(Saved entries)
* START *
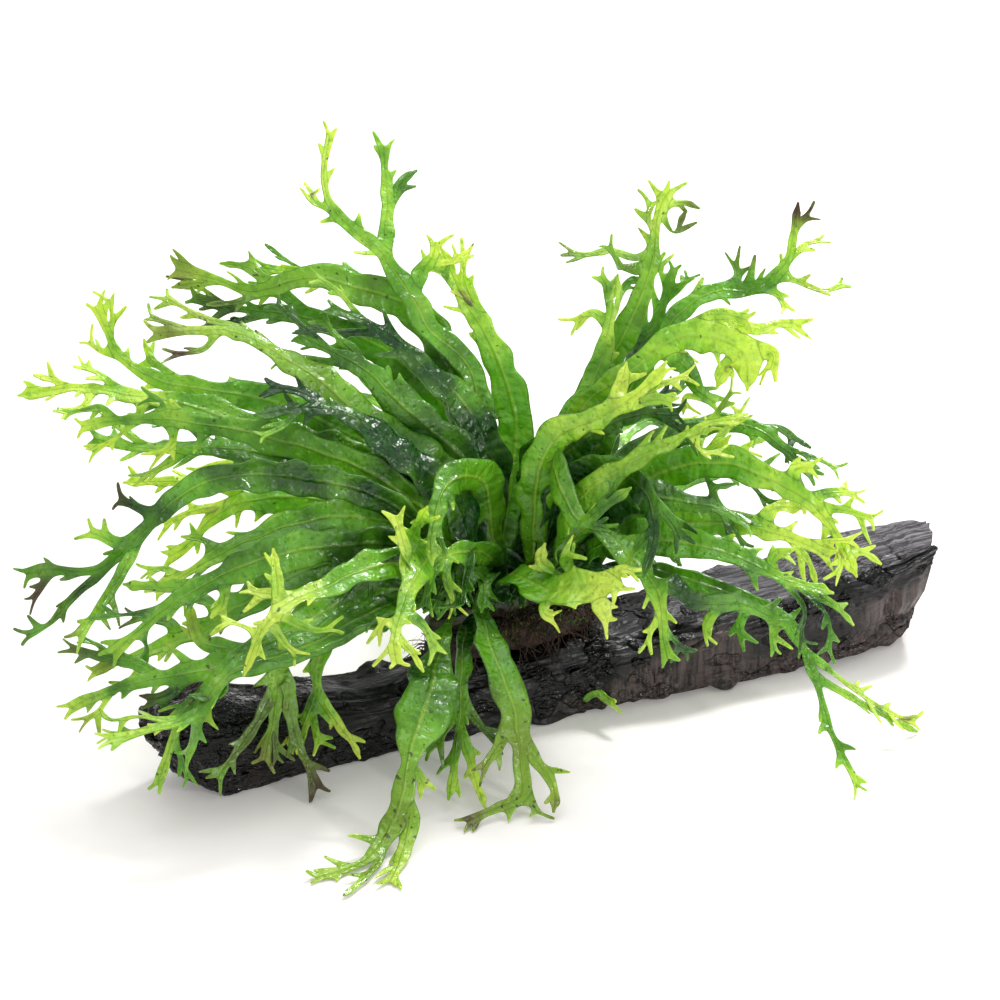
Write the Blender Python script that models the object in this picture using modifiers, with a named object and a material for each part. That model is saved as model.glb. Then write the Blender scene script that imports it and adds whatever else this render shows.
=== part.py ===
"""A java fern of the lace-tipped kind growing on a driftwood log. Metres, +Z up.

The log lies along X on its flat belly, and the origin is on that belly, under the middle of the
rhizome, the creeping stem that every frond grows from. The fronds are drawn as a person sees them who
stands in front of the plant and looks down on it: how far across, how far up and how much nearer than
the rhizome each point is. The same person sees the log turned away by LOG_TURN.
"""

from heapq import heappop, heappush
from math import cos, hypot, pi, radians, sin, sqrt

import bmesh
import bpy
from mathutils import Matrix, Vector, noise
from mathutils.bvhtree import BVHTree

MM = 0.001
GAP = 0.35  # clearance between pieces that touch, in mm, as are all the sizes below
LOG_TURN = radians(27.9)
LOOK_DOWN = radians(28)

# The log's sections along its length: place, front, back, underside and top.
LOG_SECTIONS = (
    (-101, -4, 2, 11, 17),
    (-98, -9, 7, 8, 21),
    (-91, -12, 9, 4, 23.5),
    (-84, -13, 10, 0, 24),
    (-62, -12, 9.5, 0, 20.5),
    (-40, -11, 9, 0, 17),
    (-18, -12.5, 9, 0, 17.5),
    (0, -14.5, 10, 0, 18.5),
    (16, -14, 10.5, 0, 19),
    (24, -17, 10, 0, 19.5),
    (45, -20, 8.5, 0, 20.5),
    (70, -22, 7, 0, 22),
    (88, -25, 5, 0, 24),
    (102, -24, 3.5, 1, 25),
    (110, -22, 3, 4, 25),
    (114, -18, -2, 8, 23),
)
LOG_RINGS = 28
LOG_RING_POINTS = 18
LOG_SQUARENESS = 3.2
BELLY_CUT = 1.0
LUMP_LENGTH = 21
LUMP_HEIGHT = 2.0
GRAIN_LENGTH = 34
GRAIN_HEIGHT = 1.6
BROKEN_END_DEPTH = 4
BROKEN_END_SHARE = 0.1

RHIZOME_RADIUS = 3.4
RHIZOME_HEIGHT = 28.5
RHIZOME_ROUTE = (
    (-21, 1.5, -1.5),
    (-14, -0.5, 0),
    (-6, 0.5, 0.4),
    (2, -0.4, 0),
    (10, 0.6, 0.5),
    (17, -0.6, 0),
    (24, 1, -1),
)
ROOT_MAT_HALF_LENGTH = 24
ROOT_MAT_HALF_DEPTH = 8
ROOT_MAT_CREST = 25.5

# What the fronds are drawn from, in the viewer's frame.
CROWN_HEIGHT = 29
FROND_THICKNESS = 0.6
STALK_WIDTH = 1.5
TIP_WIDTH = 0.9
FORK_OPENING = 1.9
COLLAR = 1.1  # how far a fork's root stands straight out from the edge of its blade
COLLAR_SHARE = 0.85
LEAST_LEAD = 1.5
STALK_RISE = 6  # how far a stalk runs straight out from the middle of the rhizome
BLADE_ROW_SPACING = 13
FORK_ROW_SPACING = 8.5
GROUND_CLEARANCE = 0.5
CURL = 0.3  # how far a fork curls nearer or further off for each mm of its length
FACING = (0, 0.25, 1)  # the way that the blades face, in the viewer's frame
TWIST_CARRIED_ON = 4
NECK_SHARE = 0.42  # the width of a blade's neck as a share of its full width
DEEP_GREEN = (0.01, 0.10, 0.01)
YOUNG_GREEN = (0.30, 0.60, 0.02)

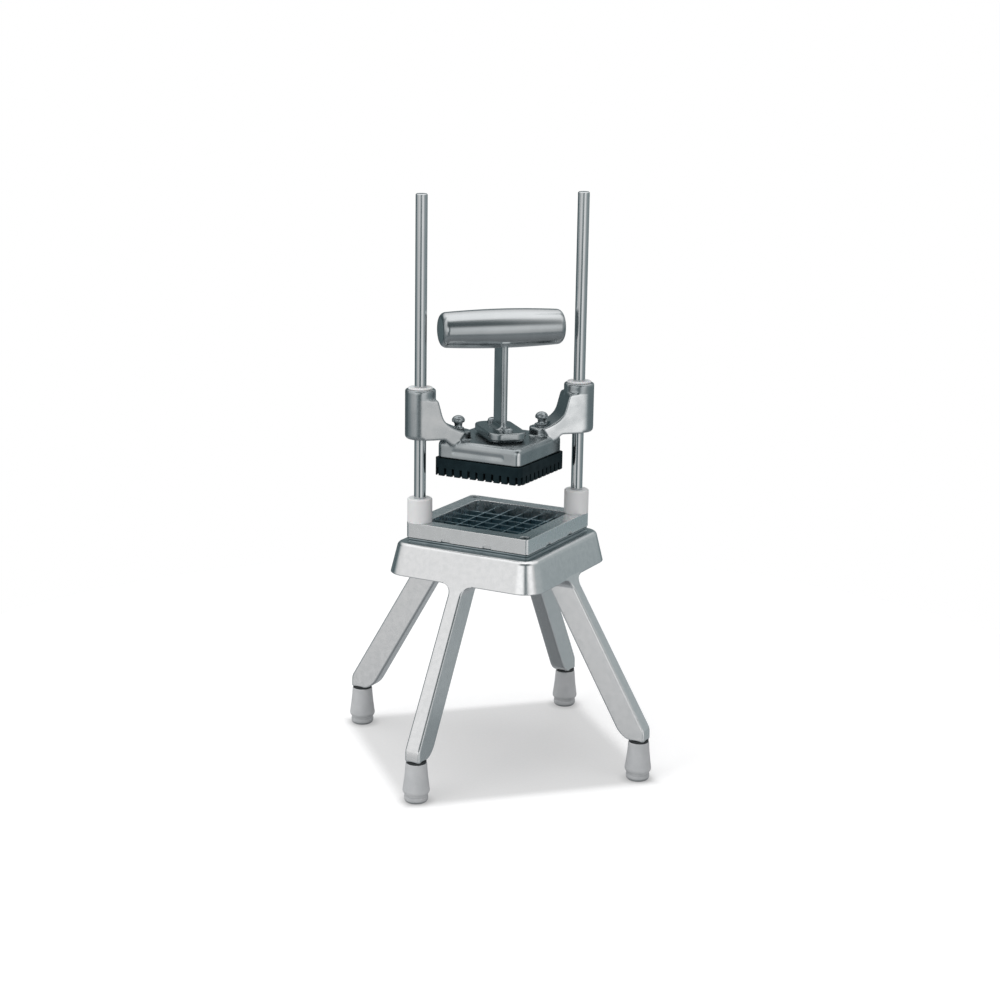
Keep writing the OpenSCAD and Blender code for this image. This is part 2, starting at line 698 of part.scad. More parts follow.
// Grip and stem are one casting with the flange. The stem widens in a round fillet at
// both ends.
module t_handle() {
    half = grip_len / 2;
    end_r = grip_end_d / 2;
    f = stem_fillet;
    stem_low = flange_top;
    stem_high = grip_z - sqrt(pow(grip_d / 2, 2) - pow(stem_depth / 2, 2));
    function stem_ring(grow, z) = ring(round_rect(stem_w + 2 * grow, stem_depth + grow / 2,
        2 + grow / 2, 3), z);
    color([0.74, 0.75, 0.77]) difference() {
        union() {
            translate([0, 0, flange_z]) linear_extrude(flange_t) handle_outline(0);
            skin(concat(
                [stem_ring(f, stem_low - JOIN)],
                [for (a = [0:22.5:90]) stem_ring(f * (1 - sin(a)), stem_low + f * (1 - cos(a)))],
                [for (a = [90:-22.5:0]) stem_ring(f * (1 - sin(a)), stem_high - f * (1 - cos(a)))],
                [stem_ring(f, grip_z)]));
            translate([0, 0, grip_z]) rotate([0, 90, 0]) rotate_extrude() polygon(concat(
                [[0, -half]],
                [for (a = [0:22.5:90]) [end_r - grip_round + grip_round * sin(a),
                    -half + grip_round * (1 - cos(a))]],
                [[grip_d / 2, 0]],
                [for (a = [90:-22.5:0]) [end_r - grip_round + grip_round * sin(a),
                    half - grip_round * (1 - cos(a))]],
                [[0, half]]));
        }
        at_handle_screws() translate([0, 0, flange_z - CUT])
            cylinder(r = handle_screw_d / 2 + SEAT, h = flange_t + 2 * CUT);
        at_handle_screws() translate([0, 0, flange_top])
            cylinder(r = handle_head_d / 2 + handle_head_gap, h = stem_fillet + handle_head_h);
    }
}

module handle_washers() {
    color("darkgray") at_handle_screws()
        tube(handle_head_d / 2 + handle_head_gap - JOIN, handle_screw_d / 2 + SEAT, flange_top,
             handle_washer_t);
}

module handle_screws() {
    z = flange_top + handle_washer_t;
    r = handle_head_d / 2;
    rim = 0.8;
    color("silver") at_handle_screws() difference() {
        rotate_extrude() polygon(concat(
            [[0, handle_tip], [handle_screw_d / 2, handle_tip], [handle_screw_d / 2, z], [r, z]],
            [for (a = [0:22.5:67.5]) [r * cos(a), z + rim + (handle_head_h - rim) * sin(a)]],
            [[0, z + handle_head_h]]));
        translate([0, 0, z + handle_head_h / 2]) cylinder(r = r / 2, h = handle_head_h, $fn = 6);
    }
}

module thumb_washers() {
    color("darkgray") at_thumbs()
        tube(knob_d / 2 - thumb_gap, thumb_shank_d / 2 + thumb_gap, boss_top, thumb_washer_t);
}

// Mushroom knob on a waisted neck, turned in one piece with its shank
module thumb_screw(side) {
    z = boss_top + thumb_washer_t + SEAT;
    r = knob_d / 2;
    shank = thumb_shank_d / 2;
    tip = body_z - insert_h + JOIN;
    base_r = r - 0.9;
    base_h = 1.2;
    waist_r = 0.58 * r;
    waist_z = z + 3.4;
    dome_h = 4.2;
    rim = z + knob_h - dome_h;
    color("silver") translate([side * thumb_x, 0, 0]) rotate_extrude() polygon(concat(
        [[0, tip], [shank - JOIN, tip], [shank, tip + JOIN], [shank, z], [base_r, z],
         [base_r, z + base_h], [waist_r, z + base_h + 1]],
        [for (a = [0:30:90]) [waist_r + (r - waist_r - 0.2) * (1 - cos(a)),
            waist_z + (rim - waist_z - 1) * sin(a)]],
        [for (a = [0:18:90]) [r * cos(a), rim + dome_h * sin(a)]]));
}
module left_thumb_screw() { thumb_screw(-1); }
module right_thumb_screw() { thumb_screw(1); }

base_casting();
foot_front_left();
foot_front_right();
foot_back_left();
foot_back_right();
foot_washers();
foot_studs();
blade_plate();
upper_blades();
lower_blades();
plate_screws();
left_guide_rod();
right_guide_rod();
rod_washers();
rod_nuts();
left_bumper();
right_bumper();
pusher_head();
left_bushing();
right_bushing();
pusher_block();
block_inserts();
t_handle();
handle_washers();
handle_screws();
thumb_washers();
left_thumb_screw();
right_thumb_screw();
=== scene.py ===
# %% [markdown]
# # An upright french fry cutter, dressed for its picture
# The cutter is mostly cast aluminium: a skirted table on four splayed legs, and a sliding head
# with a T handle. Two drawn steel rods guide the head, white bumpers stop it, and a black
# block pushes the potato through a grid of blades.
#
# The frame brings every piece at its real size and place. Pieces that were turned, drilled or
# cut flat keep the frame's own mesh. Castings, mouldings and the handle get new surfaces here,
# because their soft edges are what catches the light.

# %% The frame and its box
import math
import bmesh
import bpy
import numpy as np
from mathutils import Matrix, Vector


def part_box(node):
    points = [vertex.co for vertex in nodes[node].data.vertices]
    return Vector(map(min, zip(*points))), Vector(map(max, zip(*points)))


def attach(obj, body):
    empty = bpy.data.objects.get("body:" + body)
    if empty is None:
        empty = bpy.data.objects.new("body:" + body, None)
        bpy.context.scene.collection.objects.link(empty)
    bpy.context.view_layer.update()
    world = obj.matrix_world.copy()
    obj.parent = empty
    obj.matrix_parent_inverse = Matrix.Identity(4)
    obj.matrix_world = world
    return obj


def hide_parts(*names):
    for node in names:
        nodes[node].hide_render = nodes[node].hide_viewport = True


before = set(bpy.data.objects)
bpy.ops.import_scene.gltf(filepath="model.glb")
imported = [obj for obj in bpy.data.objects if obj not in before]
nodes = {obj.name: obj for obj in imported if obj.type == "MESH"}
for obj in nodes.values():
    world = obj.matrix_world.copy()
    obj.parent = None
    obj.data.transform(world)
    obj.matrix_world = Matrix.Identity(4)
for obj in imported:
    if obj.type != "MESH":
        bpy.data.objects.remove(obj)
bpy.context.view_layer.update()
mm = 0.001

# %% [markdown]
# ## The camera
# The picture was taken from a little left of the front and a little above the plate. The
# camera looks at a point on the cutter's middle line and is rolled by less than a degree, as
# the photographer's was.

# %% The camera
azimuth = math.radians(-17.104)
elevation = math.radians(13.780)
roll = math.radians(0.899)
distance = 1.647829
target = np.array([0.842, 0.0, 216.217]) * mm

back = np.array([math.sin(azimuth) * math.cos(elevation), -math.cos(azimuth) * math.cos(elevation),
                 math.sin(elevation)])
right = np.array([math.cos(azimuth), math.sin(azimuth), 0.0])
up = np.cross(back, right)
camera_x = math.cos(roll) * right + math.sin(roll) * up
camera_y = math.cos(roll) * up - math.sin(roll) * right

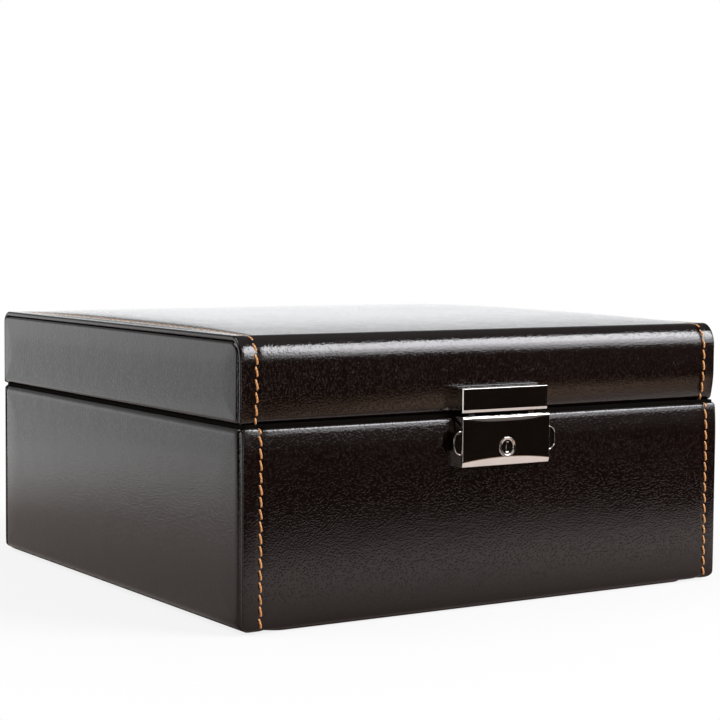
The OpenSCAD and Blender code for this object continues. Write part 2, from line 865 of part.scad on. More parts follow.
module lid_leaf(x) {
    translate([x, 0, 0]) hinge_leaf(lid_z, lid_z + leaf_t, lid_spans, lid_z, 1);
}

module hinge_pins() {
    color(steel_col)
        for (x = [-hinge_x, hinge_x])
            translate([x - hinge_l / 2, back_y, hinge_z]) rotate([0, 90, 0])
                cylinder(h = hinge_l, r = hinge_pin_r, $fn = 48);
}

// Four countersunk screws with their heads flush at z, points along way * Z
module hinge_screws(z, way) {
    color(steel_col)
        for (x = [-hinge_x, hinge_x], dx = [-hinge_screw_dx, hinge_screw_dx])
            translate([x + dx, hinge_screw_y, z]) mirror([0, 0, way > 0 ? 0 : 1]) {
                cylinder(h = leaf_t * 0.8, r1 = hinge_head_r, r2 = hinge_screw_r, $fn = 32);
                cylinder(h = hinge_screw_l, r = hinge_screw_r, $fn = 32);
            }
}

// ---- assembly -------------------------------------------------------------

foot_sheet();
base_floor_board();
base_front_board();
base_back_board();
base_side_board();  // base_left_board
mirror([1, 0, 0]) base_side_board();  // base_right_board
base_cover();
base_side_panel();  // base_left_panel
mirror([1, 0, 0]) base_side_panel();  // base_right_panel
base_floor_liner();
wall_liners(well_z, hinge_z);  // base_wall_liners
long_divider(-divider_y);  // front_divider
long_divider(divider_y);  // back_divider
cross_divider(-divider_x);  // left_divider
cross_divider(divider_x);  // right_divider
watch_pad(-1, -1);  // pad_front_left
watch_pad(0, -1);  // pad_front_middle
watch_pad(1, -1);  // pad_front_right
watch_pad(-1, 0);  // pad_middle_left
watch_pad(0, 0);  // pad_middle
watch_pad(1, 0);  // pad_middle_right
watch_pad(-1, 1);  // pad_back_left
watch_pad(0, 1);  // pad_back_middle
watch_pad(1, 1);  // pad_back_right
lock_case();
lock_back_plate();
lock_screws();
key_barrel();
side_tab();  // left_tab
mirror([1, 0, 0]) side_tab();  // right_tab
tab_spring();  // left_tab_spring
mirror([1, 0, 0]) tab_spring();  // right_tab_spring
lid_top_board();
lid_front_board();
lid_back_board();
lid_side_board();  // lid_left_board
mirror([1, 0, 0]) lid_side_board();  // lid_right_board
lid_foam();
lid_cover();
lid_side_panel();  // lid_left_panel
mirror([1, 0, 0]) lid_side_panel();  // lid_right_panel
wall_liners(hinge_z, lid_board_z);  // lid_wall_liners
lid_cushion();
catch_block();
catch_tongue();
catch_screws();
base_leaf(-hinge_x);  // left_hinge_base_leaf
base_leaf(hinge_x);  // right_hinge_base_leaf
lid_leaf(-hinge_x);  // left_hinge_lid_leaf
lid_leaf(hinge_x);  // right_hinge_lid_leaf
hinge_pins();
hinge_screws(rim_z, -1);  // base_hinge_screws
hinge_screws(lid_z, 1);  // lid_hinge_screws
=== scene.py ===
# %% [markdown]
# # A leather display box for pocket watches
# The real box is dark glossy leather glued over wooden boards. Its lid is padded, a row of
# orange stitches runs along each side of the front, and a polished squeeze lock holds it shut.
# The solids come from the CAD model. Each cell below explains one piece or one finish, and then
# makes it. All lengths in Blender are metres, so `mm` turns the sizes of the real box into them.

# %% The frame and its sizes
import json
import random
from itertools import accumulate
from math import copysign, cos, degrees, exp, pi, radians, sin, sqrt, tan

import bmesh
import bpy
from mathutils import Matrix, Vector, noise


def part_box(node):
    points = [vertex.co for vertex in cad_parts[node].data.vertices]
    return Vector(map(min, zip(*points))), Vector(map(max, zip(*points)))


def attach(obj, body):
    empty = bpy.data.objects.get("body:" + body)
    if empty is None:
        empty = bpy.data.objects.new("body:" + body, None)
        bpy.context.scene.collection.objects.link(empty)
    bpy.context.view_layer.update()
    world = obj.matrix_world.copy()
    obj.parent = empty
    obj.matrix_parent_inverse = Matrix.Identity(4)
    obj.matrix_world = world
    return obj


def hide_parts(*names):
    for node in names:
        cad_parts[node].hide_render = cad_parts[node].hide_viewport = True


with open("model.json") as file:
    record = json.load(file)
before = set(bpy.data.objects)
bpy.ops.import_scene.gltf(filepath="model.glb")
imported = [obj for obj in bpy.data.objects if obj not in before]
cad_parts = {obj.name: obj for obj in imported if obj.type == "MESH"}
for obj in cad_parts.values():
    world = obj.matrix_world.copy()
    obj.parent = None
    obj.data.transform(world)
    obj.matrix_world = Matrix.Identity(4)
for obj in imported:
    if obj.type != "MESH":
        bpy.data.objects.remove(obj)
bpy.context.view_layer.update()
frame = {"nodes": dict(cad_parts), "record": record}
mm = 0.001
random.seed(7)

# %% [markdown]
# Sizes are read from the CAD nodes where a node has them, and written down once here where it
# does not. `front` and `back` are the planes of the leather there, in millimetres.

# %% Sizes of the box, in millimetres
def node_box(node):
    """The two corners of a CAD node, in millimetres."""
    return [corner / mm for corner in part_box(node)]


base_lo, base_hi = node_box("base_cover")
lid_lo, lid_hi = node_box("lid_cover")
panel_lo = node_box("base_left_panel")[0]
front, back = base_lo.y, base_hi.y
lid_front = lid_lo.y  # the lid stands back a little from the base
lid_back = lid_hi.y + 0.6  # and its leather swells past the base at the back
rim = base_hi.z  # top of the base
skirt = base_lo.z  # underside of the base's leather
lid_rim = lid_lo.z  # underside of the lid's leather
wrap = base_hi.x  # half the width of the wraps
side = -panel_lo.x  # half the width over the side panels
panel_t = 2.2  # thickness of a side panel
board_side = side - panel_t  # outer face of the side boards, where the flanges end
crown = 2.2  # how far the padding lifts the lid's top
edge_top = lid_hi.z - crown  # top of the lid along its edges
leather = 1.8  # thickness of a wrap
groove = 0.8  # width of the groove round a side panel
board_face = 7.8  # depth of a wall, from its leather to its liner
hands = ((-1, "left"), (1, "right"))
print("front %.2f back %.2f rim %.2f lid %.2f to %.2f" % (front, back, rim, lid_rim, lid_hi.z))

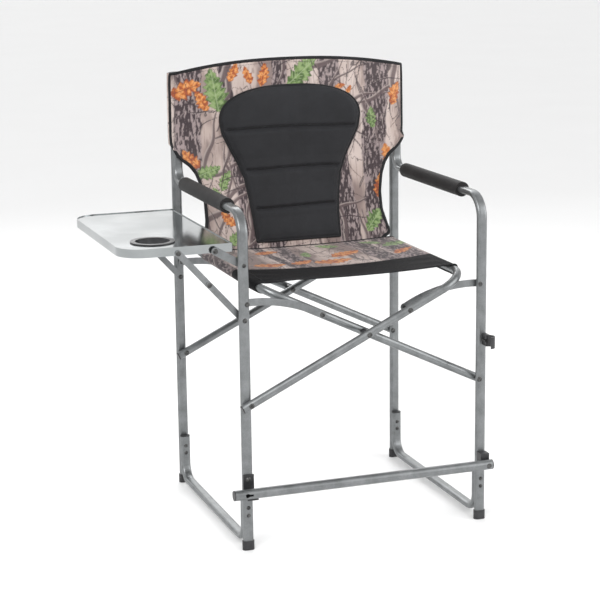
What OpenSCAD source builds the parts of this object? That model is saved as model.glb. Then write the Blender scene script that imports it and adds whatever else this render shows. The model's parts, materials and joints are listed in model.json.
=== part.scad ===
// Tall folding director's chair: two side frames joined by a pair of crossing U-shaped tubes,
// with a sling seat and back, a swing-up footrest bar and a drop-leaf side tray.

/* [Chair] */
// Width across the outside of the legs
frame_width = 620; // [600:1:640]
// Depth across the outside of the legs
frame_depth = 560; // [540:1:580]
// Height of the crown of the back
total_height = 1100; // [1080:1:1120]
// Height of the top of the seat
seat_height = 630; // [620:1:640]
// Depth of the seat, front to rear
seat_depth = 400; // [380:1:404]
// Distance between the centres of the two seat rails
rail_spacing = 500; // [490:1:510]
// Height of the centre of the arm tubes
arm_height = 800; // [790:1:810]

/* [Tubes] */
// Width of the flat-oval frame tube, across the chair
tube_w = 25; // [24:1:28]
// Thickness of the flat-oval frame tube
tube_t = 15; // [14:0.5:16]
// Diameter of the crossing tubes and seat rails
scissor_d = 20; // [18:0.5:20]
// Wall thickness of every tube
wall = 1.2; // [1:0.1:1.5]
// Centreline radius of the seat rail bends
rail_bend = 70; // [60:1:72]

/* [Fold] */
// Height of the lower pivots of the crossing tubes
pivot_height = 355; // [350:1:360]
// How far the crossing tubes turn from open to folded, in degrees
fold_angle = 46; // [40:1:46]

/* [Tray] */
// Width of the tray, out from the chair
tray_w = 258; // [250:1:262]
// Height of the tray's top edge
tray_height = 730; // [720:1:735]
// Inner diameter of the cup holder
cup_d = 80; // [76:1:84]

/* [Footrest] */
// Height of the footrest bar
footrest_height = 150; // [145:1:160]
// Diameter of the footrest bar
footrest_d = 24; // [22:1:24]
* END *
### SHORT TASK
Please return every line from the first one in the records above down to the line containing "LOOK_DOWN = radians(28)", including both, exactly as written and nothing more.

### THE REPLY
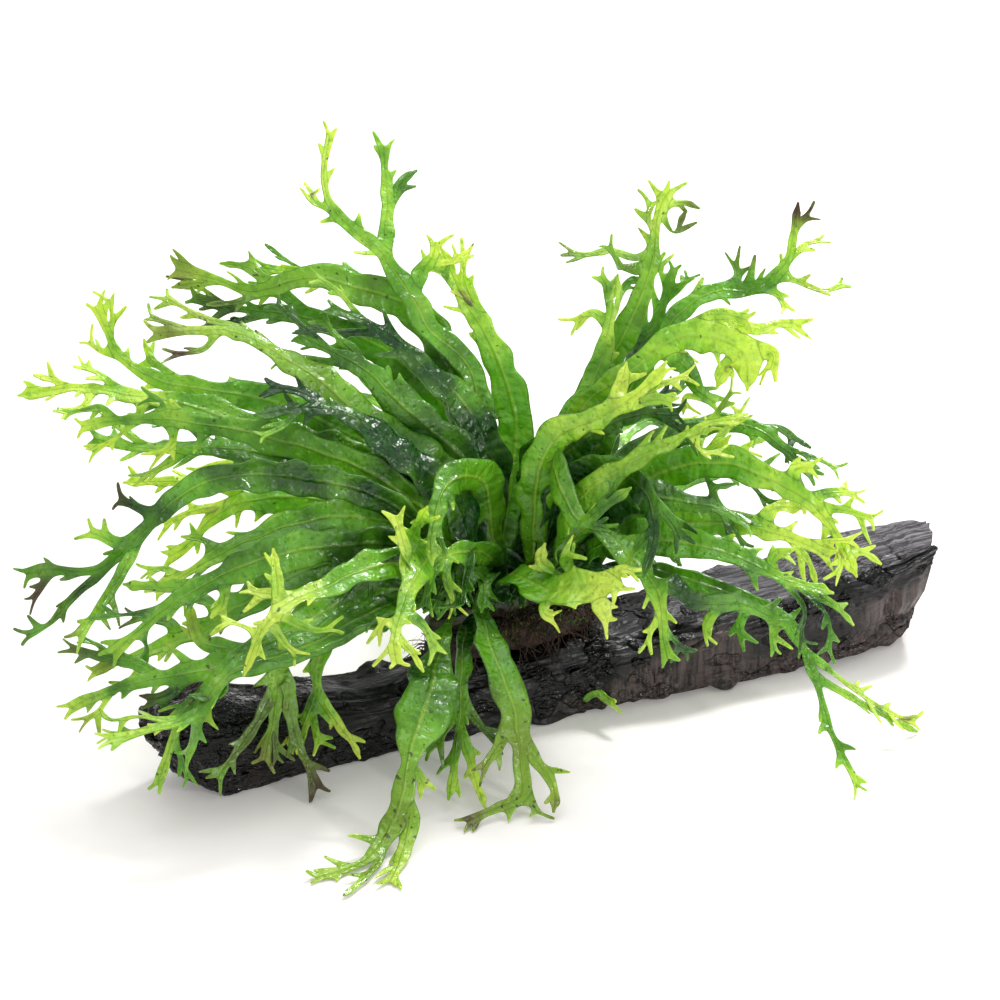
Write the Blender Python script that models the object in this picture using modifiers, with a named object and a material for each part. That model is saved as model.glb. Then write the Blender scene script that imports it and adds whatever else this render shows.
=== part.py ===
"""A java fern of the lace-tipped kind growing on a driftwood log. Metres, +Z up.

The log lies along X on its flat belly, and the origin is on that belly, under the middle of the
rhizome, the creeping stem that every frond grows from. The fronds are drawn as a person sees them who
stands in front of the plant and looks down on it: how far across, how far up and how much nearer than
the rhizome each point is. The same person sees the log turned away by LOG_TURN.
"""

from heapq import heappop, heappush
from math import cos, hypot, pi, radians, sin, sqrt

import bmesh
import bpy
from mathutils import Matrix, Vector, noise
from mathutils.bvhtree import BVHTree

MM = 0.001
GAP = 0.35  # clearance between pieces that touch, in mm, as are all the sizes below
LOG_TURN = radians(27.9)
LOOK_DOWN = radians(28)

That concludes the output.